▶ [EXERCISE INSTRUCTIONS] Copy each line in which the string "hinge" occurs.

"""

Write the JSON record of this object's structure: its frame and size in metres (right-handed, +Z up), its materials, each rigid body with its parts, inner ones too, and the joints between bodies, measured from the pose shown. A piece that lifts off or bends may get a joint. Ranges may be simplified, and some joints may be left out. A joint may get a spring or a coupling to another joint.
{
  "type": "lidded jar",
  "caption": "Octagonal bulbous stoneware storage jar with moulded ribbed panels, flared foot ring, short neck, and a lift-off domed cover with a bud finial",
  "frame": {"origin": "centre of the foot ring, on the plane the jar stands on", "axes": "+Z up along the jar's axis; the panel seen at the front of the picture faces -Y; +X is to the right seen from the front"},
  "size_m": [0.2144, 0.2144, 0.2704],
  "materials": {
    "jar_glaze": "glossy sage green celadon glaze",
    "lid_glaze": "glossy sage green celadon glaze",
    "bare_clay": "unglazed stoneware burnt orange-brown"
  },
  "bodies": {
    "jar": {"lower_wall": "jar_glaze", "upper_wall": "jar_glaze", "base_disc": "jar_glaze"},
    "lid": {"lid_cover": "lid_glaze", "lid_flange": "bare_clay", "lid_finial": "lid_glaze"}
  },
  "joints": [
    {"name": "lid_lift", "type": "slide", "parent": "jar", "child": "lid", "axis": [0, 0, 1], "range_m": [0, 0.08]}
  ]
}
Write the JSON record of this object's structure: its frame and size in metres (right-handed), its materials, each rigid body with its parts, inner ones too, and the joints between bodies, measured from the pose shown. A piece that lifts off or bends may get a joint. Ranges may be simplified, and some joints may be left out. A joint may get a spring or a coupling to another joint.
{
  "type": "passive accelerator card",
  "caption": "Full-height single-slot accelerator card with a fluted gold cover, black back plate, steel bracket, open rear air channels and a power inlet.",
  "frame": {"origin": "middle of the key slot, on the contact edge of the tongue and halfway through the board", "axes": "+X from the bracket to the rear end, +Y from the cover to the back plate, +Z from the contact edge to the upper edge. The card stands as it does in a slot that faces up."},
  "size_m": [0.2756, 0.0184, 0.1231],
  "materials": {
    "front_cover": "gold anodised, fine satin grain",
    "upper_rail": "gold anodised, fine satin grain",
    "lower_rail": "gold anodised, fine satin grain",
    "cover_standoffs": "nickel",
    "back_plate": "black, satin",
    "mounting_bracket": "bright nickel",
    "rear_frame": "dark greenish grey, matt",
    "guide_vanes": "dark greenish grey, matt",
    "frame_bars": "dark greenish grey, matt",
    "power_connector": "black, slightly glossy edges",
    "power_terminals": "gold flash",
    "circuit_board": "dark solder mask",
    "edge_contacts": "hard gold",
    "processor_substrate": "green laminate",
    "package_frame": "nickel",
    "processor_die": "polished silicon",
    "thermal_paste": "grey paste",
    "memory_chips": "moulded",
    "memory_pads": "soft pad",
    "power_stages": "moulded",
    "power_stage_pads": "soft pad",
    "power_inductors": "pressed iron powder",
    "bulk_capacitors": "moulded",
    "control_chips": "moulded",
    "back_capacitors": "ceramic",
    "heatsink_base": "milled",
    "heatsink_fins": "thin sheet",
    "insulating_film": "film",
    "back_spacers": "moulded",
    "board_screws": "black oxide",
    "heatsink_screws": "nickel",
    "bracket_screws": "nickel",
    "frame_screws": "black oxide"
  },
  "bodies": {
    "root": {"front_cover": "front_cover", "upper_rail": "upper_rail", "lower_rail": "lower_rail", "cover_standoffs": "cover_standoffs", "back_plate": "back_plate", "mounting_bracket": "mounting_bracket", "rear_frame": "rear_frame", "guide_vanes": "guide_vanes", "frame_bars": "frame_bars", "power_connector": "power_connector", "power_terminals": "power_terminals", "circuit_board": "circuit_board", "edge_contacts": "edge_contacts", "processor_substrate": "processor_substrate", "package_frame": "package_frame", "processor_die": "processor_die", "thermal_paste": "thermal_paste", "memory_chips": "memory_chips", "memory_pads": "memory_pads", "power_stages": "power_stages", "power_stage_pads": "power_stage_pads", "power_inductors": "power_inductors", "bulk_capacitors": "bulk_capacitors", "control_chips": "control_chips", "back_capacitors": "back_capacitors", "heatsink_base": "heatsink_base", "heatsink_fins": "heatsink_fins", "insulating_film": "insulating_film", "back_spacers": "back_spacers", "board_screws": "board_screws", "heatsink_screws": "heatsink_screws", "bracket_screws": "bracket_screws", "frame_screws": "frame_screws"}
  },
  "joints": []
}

"""
"""

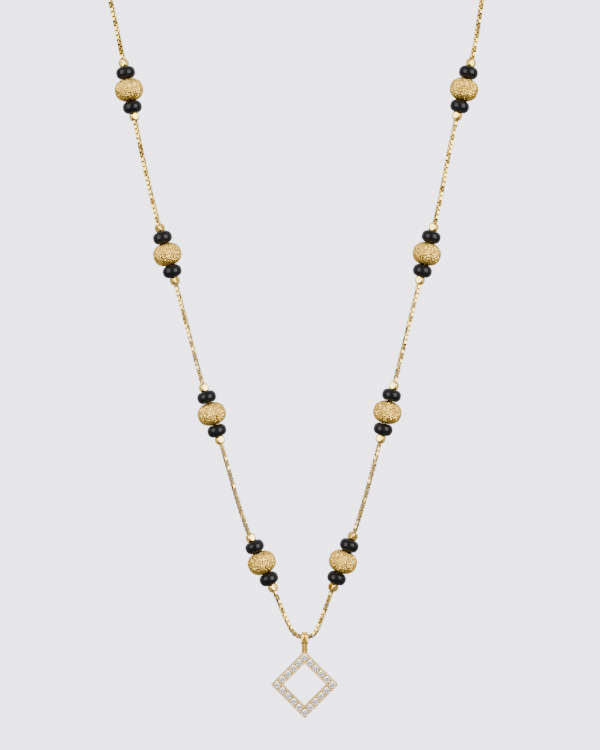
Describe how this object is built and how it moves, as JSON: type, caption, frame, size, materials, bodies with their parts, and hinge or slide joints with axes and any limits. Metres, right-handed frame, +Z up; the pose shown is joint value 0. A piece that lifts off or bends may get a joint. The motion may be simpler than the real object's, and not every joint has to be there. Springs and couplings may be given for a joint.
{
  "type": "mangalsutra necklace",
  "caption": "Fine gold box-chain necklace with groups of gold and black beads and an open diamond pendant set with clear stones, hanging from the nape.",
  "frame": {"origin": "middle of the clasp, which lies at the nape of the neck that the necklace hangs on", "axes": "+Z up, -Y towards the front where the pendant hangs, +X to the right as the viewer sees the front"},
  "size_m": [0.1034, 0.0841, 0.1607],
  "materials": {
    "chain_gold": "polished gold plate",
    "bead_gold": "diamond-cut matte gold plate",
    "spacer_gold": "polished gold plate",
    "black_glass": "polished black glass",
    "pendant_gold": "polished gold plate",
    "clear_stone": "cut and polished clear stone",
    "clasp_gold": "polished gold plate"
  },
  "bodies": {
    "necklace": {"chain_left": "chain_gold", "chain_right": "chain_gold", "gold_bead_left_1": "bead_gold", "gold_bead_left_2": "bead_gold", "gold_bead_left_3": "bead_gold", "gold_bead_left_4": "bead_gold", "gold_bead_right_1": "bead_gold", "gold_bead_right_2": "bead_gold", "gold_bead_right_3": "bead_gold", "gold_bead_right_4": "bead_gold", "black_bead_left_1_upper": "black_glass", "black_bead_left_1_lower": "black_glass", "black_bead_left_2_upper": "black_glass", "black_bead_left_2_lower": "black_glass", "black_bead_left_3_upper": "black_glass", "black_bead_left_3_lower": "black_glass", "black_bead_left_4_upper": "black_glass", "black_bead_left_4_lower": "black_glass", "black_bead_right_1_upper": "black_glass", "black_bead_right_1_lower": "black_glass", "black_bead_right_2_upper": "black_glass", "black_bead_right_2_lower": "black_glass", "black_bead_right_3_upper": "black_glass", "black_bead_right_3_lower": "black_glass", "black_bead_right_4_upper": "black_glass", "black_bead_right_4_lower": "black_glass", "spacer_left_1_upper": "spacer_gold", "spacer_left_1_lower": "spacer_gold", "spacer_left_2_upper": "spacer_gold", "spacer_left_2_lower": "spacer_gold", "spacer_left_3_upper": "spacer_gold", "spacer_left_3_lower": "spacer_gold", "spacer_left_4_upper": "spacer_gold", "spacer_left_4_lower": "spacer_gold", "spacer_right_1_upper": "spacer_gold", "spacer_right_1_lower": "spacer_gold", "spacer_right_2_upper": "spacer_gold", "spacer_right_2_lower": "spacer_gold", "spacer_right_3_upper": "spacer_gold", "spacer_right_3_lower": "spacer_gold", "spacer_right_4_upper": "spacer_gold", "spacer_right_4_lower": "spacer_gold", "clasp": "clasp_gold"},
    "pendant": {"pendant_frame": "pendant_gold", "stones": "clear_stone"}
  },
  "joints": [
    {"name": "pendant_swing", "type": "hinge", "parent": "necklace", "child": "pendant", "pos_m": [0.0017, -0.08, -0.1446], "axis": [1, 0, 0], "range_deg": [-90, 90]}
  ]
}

"""

▶ [EXERCISE RESPONSE]
Describe how this object is built and how it moves, as JSON: type, caption, frame, size, materials, bodies with their parts, and hinge or slide joints with axes and any limits. Metres, right-handed frame, +Z up; the pose shown is joint value 0. A piece that lifts off or bends may get a joint. The motion may be simpler than the real object's, and not every joint has to be there. Springs and couplings may be given for a joint.
    {"name": "pendant_swing", "type": "hinge", "parent": "necklace", "child": "pendant", "pos_m": [0.0017, -0.08, -0.1446], "axis": [1, 0, 0], "range_deg": [-90, 90]}